>> Start Provided entries
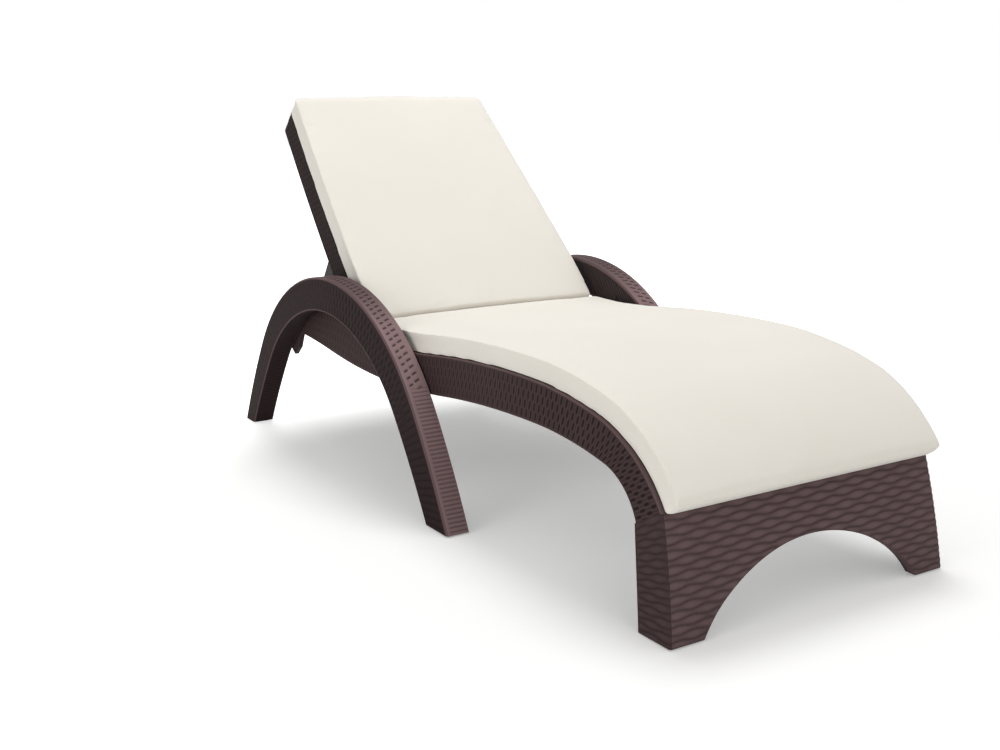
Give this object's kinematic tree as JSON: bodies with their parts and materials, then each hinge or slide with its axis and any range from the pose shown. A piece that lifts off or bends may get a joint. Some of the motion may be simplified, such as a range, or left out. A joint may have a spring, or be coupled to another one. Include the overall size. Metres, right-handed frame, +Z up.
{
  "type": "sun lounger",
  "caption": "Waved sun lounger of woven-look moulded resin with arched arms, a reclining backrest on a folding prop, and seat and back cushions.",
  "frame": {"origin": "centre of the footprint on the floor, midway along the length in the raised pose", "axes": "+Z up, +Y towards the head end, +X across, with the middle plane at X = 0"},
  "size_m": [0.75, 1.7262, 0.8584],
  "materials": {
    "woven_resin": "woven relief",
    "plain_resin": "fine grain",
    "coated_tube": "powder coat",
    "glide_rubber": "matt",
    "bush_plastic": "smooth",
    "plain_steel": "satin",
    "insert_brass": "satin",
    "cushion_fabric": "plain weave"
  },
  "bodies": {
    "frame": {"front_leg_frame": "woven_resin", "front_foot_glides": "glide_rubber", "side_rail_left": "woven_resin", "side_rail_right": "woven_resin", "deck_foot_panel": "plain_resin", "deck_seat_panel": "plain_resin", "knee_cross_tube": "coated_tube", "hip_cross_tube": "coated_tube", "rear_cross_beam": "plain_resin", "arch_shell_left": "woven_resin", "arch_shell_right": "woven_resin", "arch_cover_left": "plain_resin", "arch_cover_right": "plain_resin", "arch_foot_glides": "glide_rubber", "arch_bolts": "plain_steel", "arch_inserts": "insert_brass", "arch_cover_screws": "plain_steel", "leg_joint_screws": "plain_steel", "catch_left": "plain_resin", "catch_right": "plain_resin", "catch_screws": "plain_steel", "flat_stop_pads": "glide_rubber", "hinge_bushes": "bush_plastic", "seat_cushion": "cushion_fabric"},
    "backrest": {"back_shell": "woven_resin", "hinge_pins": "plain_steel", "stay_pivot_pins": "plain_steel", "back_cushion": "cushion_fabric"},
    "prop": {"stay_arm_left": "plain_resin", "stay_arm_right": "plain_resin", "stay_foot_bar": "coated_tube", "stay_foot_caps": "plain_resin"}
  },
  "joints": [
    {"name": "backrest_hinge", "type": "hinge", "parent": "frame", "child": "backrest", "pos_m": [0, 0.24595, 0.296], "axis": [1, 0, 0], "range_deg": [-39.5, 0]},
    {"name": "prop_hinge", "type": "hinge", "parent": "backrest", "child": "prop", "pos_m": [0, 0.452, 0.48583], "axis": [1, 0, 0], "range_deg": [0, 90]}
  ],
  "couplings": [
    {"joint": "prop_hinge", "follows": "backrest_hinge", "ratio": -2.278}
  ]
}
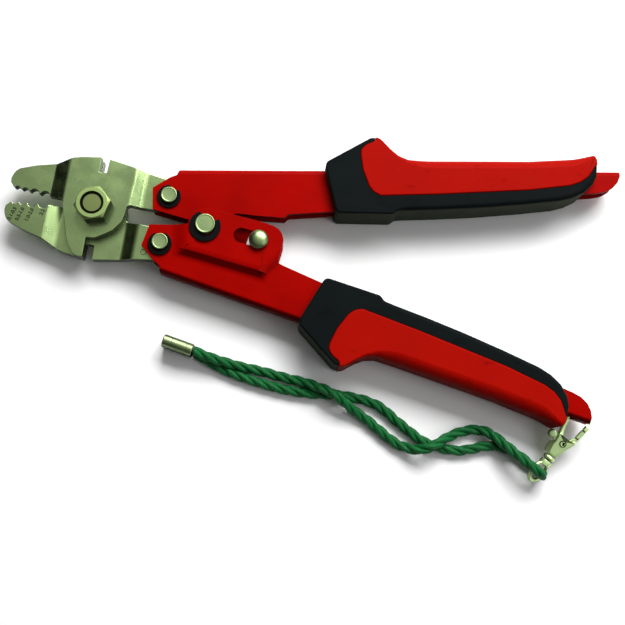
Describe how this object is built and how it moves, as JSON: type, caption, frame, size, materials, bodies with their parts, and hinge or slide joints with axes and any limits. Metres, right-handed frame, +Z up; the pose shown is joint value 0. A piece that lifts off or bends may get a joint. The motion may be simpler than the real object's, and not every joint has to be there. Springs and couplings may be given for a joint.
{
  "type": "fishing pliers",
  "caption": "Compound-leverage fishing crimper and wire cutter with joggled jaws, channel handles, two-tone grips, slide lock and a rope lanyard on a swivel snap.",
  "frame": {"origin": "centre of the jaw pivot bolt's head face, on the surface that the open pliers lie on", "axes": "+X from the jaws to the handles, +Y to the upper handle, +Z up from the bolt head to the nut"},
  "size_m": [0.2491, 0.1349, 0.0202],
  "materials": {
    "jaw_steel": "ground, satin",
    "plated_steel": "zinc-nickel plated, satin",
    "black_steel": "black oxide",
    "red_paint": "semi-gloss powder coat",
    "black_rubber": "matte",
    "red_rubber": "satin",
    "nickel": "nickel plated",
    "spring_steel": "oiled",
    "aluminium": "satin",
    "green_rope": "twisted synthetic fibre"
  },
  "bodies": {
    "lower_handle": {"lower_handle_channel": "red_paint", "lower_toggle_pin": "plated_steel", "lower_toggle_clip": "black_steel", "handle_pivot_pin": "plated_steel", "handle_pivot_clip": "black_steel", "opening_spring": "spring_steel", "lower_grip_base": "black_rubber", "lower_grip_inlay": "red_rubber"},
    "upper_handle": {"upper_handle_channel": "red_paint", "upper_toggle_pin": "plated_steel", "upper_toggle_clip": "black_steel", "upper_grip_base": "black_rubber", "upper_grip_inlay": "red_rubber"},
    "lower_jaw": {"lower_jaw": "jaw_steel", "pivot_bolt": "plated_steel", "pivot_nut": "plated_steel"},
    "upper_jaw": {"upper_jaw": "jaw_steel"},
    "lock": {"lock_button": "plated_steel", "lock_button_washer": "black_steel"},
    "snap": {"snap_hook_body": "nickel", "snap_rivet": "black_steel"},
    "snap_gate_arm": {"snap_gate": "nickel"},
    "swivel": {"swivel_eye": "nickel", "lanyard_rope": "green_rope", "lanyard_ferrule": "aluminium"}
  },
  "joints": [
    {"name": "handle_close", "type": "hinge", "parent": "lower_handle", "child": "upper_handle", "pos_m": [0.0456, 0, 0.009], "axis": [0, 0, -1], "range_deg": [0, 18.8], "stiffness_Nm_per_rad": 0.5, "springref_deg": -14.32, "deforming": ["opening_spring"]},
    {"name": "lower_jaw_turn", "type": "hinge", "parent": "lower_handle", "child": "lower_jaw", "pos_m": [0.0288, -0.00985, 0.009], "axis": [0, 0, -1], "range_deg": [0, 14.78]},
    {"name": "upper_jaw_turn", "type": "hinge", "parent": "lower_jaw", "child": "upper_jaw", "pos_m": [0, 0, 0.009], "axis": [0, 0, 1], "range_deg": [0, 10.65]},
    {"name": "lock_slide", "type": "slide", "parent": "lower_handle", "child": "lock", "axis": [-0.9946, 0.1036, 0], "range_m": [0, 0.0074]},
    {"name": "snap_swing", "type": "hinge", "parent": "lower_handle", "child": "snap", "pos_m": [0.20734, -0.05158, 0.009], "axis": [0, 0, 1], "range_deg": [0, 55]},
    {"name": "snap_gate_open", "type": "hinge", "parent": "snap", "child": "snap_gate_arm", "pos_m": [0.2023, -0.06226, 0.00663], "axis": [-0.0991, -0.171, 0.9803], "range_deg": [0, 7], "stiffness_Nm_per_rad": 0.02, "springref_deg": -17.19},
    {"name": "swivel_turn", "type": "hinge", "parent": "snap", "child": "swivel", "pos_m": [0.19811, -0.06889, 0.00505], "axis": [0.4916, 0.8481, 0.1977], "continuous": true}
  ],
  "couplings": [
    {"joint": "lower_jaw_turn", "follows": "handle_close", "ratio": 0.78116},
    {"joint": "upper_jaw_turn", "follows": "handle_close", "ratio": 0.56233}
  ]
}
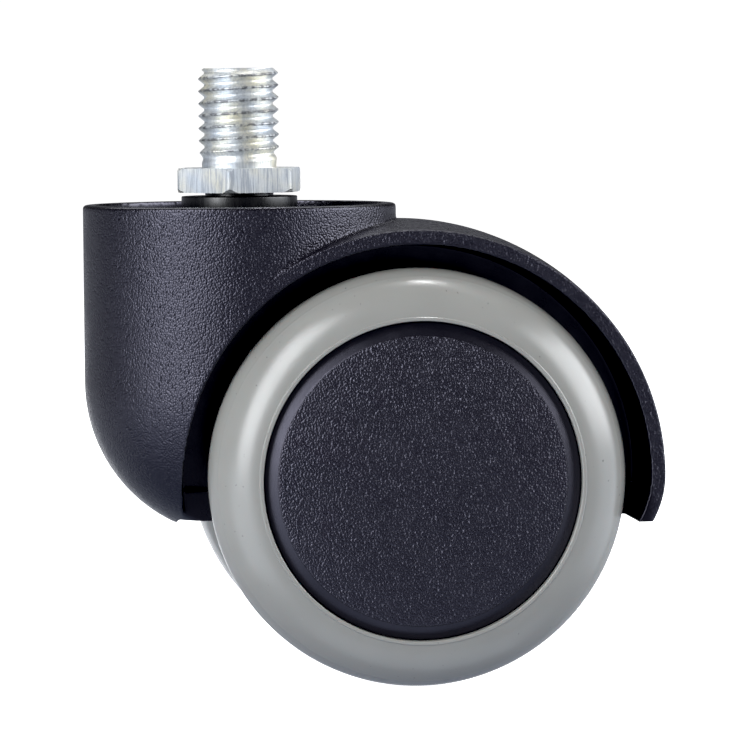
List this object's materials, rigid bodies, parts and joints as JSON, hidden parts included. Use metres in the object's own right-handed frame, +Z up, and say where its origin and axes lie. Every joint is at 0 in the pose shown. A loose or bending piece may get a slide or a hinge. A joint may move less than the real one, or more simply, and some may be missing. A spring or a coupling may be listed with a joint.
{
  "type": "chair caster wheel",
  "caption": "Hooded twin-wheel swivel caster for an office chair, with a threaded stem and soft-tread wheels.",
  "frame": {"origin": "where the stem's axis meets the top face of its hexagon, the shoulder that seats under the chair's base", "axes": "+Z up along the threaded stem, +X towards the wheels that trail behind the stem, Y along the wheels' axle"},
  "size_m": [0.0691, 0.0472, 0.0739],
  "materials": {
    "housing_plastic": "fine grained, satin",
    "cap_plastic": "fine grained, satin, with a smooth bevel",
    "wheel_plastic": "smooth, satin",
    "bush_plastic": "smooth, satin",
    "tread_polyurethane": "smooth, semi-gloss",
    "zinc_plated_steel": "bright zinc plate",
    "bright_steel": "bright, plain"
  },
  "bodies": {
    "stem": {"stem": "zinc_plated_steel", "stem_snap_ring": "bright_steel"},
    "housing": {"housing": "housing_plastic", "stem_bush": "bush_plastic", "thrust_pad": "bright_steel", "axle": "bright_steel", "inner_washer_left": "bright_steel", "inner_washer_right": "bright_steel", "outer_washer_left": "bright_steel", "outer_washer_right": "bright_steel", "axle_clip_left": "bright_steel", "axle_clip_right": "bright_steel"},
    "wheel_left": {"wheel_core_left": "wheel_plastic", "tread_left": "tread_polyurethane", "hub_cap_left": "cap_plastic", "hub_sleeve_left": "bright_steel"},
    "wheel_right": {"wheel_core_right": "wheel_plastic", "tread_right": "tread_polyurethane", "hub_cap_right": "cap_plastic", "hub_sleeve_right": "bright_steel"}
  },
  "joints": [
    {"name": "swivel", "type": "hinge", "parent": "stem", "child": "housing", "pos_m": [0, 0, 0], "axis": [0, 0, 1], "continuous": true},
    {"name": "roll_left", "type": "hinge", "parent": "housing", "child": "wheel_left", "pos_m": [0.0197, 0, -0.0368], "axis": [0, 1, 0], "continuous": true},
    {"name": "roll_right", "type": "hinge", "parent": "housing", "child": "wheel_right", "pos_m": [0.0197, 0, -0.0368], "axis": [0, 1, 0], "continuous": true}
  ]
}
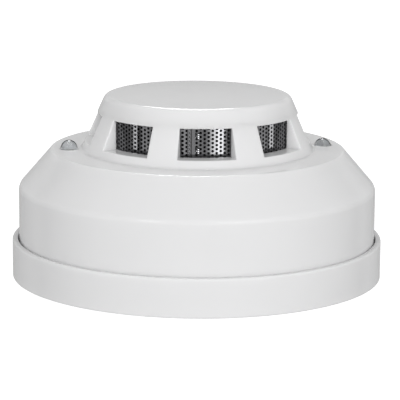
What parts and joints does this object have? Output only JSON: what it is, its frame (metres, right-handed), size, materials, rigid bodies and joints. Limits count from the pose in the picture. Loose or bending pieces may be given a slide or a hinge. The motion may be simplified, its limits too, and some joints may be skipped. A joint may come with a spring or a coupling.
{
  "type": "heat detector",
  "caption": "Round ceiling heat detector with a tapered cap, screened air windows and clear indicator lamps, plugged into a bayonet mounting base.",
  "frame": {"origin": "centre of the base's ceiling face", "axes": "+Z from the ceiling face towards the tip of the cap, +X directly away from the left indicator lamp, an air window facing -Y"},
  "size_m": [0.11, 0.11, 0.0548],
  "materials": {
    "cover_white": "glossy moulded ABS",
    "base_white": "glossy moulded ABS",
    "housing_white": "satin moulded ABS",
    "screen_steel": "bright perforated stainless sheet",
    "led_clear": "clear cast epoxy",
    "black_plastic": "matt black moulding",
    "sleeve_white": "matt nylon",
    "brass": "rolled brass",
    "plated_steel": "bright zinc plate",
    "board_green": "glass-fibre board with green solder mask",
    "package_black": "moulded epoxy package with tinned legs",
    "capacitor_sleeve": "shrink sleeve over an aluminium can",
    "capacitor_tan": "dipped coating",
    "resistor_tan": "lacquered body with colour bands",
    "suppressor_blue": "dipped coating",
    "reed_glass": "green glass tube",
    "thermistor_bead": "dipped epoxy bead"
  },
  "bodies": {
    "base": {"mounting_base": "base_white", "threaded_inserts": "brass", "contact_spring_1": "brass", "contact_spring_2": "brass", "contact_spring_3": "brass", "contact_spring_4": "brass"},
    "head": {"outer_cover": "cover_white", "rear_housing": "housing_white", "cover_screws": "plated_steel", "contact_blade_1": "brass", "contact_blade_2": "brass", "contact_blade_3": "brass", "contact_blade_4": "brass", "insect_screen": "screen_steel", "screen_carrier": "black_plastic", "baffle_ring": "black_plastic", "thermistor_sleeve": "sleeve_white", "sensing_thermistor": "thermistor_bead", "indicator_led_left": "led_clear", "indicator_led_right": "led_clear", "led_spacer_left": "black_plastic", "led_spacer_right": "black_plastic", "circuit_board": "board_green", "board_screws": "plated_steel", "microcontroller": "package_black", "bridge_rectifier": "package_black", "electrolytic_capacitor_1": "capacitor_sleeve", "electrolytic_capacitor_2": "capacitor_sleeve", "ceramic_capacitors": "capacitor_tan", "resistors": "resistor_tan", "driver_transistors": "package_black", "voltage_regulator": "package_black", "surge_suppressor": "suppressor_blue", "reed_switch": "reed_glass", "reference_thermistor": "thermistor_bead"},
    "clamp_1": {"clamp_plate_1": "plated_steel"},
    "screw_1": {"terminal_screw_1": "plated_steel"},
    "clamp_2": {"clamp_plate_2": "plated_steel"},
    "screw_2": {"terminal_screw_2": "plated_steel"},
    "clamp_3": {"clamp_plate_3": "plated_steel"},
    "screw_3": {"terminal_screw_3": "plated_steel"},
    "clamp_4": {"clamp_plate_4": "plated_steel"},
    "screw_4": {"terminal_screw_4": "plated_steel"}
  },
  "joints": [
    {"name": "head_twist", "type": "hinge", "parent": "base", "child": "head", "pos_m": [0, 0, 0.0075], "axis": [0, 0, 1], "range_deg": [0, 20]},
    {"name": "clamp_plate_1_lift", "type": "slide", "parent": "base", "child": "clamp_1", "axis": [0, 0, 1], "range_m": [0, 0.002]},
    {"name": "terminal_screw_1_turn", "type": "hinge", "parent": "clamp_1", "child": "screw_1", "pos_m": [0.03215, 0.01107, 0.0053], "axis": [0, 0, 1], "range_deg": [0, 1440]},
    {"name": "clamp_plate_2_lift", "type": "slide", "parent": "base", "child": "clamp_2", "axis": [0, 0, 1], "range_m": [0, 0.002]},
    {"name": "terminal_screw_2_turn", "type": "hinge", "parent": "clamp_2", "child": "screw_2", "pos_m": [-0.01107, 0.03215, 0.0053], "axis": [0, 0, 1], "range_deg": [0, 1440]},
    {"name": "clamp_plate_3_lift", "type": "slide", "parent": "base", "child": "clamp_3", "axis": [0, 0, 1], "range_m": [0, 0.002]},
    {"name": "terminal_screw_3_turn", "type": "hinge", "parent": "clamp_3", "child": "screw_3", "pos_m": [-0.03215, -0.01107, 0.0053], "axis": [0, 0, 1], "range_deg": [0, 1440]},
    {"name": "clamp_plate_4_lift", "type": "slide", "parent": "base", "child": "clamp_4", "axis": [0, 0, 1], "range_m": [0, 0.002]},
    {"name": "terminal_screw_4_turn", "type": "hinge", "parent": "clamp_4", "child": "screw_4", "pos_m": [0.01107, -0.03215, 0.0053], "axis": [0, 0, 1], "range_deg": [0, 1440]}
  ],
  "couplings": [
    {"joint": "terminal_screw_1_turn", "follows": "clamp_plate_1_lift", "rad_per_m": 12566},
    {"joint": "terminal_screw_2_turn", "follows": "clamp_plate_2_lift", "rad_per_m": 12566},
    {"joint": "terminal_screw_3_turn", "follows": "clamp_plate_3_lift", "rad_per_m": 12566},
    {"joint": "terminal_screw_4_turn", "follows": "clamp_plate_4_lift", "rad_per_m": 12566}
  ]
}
>> End Provided entries
§ Problem:
Tally up the lines with the word "shown" in them, and answer with that number by itself.

§ Finished task:
3